Merge
Combining multiple sequences of commits into one unified history in version control.
Also known as: Merging, Git Merge
Category: Concepts
Tags: software, version-control, workflows, collaboration, integration
Explanation
Merging is the process of integrating changes from different branches or development lines into a single unified history. In version control systems like Git, merge combines the changes from one branch (source) into another branch (target), preserving the history of both.
When you merge, the version control system automatically combines changes that don't conflict. If both branches modified the same lines of code, a merge conflict occurs, requiring manual resolution to decide which changes to keep. Once conflicts are resolved, the merge creates a new commit that has multiple parent commits, showing where the branches came together.

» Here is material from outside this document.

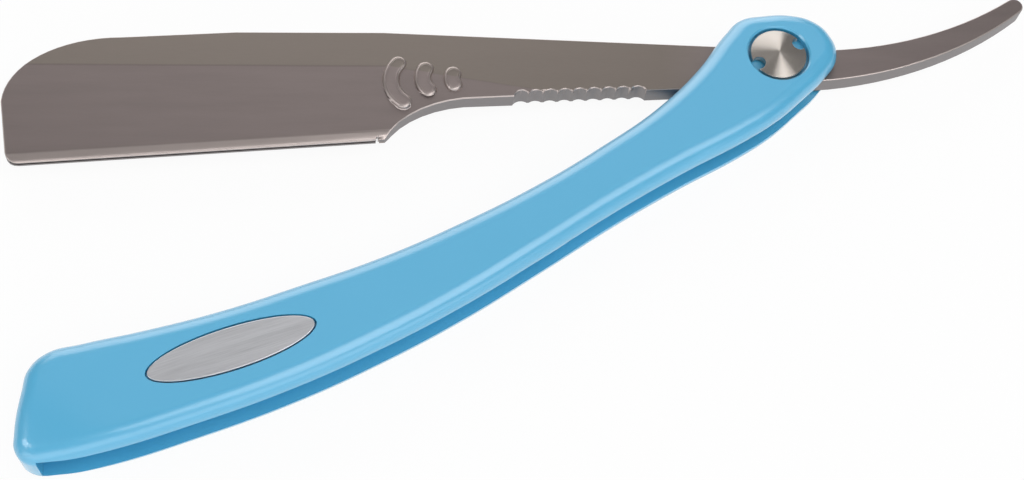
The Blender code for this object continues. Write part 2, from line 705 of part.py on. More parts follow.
def make_pivot_screw(material):
    rim_top = HANDLE_THICKNESS - SCREW_SET_DOWN
    rim_under = rim_top - SCREW_RIM
    end = NUT_SET_IN + NUT_HEAD_THICKNESS + FIT_GAP
    steps = ARC_STEPS
    dome = []
    for step in range(steps + 1):
        share = step / steps
        radius = (SCREW_HEAD_RADIUS - HEAD_CHAMFER) * share
        dome.append((radius, rim_top + SCREW_DOME * (1 - share ** DOME_POWER)))
    profile = dome + [
        (SCREW_HEAD_RADIUS, rim_top - HEAD_CHAMFER),
        (SCREW_HEAD_RADIUS, rim_under),
        (SCREW_SHANK_RADIUS, rim_under),
        (SCREW_SHANK_RADIUS, end),
        (0, end),
    ]
    screw = add_part("pivot_screw", profile_mesh(profile), material, handle_frame)
    turn_about_axis(screw)
    cut_spanner_notches(screw, "screw_notches", SCREW_HEAD_RADIUS,
                        rim_under - FIT_GAP, rim_top + SCREW_DOME)
    return screw


def make_pivot_nut(material):
    head_top = NUT_SET_IN + NUT_HEAD_THICKNESS
    barrel_top = HANDLE_THICKNESS - SCREW_SET_DOWN - SCREW_RIM - 2 * FIT_GAP
    bore = SCREW_SHANK_RADIUS + FIT_GAP
    profile = (
        (0, head_top), (bore, head_top), (bore, barrel_top), (BARREL_RADIUS, barrel_top),
        (BARREL_RADIUS, head_top), (NUT_HEAD_RADIUS, head_top),
        (NUT_HEAD_RADIUS, NUT_SET_IN + HEAD_CHAMFER),
        (NUT_HEAD_RADIUS - HEAD_CHAMFER, NUT_SET_IN), (0, NUT_SET_IN),
    )
    nut = add_part("pivot_nut", profile_mesh(profile), material, handle_frame)
    turn_about_axis(nut)
    cut_spanner_notches(nut, "nut_notches", NUT_HEAD_RADIUS,
                        NUT_SET_IN - OVERRUN, head_top + FIT_GAP)
    return nut


def make_washers(material):
    """Plastic washers seated in the handle, one each side of the holder's eye."""
    far_face = WASHER_FACE + WASHER_THICKNESS
    for name, side in (("front_washer", 1), ("back_washer", -1)):
        low, high = sorted((MID_HEIGHT + side * WASHER_FACE, MID_HEIGHT + side * far_face))
        profile = ((BORE_RADIUS, high), (WASHER_RADIUS, high), (WASHER_RADIUS, low),
                   (BORE_RADIUS, low), (BORE_RADIUS, high))
        washer = add_part(name, profile_mesh(profile), material, handle_frame)
        turn_about_axis(washer)


# Placing

def place_on_origin():
    """Moves the razor so that the middle of its box's underside is at the origin."""
    bpy.context.view_layer.update()
    graph = bpy.context.evaluated_depsgraph_get()
    corners = []
    for obj in parts.objects:
        if obj.type == "MESH":
            evaluated = obj.evaluated_get(graph)
            corners += [evaluated.matrix_world @ vert.co for vert in evaluated.data.vertices]
    low = [min(corner[axis] for corner in corners) for axis in range(3)]
    high = [max(corner[axis] for corner in corners) for axis in range(3)]
    razor.location = (-(low[0] + high[0]) / 2, -(low[1] + high[1]) / 2, -low[2])
    bpy.context.view_layer.update()


clear_scene()
parts = new_collection("straight_razor")
tools = new_collection("cutters")
razor = new_empty("razor")
holder_frame = new_empty("holder_pivot", razor)
handle_frame = new_empty("handle_pivot", razor, REST_ANGLE)

steel = new_material("satin_steel", (0.24, 0.21, 0.20), 0.38, 1.0)
blue_resin = new_material("blue_resin", (0.13, 0.42, 0.68), 0.22, 0.0)
spun_steel = new_material("spun_steel", (0.55, 0.52, 0.49), 0.25, 1.0)
brushed_plate = new_material("brushed_plate", (0.45, 0.43, 0.43), 0.42, 1.0)
washer_plastic = new_material("washer_plastic", (0.75, 0.75, 0.72), 0.5, 0.0)

make_handle(blue_resin)
make_badge_plate(brushed_plate)
make_blade_holder(steel)
make_back_jaw(steel)
make_jaw_rivets(steel)
make_pivot_screw(spun_steel)
make_pivot_nut(spun_steel)
make_washers(washer_plastic)
place_on_origin()
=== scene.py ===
"""Looks of the folding razor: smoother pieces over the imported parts, finishes, studio and camera.

All sizes are in metres in the razor's own frame. X runs from the holder's toe to its tang, Y from
the blade edge to the spine, and Z up, with the razor lying on the back of its handle. The handle,
the badge and the screw are drawn about the pivot with the tail at -X, and then turned into place.
"""

import json
import math

import bpy
from mathutils import Matrix, Vector

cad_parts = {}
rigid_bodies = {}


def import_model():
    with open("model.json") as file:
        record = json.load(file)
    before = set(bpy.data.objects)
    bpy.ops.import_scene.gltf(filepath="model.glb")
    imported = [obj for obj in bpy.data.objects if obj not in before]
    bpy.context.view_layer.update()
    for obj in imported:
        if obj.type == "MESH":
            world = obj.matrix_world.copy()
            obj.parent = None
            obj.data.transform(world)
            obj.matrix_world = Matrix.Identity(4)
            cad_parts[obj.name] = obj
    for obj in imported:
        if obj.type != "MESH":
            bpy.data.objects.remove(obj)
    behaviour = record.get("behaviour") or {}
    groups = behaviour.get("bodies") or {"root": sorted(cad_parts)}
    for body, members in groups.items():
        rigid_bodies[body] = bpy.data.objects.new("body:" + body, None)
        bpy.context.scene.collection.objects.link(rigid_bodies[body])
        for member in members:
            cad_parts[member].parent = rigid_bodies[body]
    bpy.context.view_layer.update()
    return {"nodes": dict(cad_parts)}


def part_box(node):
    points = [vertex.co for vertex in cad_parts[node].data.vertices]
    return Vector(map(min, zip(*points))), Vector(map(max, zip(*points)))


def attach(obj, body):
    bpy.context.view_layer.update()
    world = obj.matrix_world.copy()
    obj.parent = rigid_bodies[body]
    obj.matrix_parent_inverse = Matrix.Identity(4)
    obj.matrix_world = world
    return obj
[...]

There are different merge strategies: fast-forward (moving the pointer when no divergence occurred), recursive (the default three-way merge), and squash (combining all commits from a branch into a single commit). Each has trade-offs between preserving history and maintaining a clean commit log.
Merging represents integration moments—times when parallel work streams come together. The act of merging forces reconciliation of different approaches and reveals conflicts that need resolution. In knowledge work, merging can represent synthesizing different perspectives, combining notes from multiple sources, or integrating experimental ideas into main thinking.
The merge-based workflow encourages parallel development, experimentation in isolation, and deliberate integration points. Pull requests formalize this by adding review before merging, turning integration into a quality control checkpoint.